In books, the field is equally broad. There are the founding oddities, the alternate histories, the paranormal comedies, the young adult airship adventures, the weird cities, the brass-goggled detective yarns and the great sprawling secondary worlds. Stephen Hunt’s Jackelian sequence belongs in that last cabinet: British steampunk fantasy with airships, revolution, ancient powers, strange machines, political lunacy and the sense that civilisation is an experiment being conducted by people who misplaced the instructions.

That is one of steampunk’s pleasures. It allows authors and artists to make the past strange again. We are used to thinking of the nineteenth century in sepia: stiff collars, stern portraits, railway timetables, people called Algernon dying of consumption in drawing rooms. Steampunk restores the shock of invention. The telegraph was once uncanny. The railway was once terrifying. Electricity was magic with invoices. Industrialisation changed time, space, labour, war, cities, bodies and dreams. Steampunk exaggerates that transformation until the gears show.

The genre also has a tactile appeal that our own digital age often lacks. A steampunk machine is visible. It has levers, valves, pistons and gauges. You can hear it working. You can imagine repairing it with a hammer, a wrench and language unsuitable for polite society. In an age of invisible algorithms and sealed black rectangles, steampunk offers technology you can kick.

This is why the maker side of steampunk became so important. Fans did not just read or watch it. They built it. They made rayguns from plumbing parts, modified computers into wooden-and-brass contraptions, sewed costumes, formed airship crews, founded conventions, wrote music and turned the aesthetic into a participatory culture. If cyberpunk asked whether technology would eat your soul, steampunk asked whether you could at least rivet a nice casing onto the soul-eating apparatus.

So, what is steampunk?

It is not just Victorian science fiction. It is not just goggles. It is not just airships, although airships do help, in the way dragons help fantasy and trenchcoats help detectives look as if they have unresolved rain issues.

Steampunk is a retro-futurist genre and aesthetic that reimagines the age of steam as a launchpad for impossible technology, alternate history, adventure, satire, romance, rebellion and critique. It is the future that the nineteenth century dreamed, feared and failed to build. It is brass optimism with soot under its fingernails.
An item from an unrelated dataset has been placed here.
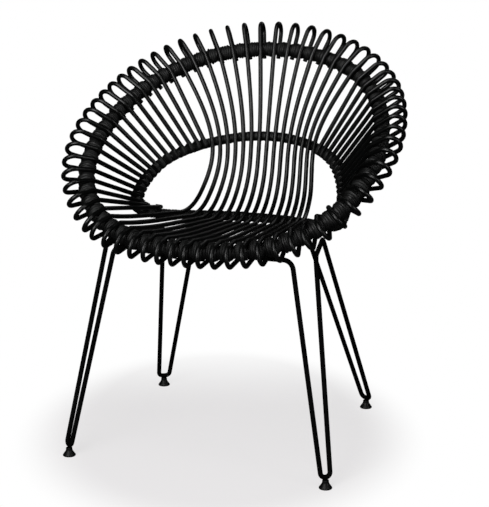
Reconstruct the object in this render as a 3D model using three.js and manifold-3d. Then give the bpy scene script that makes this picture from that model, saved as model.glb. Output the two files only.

It is history re-engineered by people who suspect the official version could use more automata.

And somewhere in the distance, naturally, an airship is docking with a clocktower during a thunderstorm. Because if you are going to improve the past, you might as well give it a better skyline.

Common questions

Who coined the word steampunk?

The term is usually credited to writer K.W. Jeter, who used it in the late 1980s to describe the Victorian-set fiction he, Tim Powers and James P. Blaylock were writing.

Is steampunk science fiction or fantasy?

Both, and often at once. It is a retro-futurist mode that can lean toward alternate-history science fiction or toward secondary-world fantasy, depending on the work.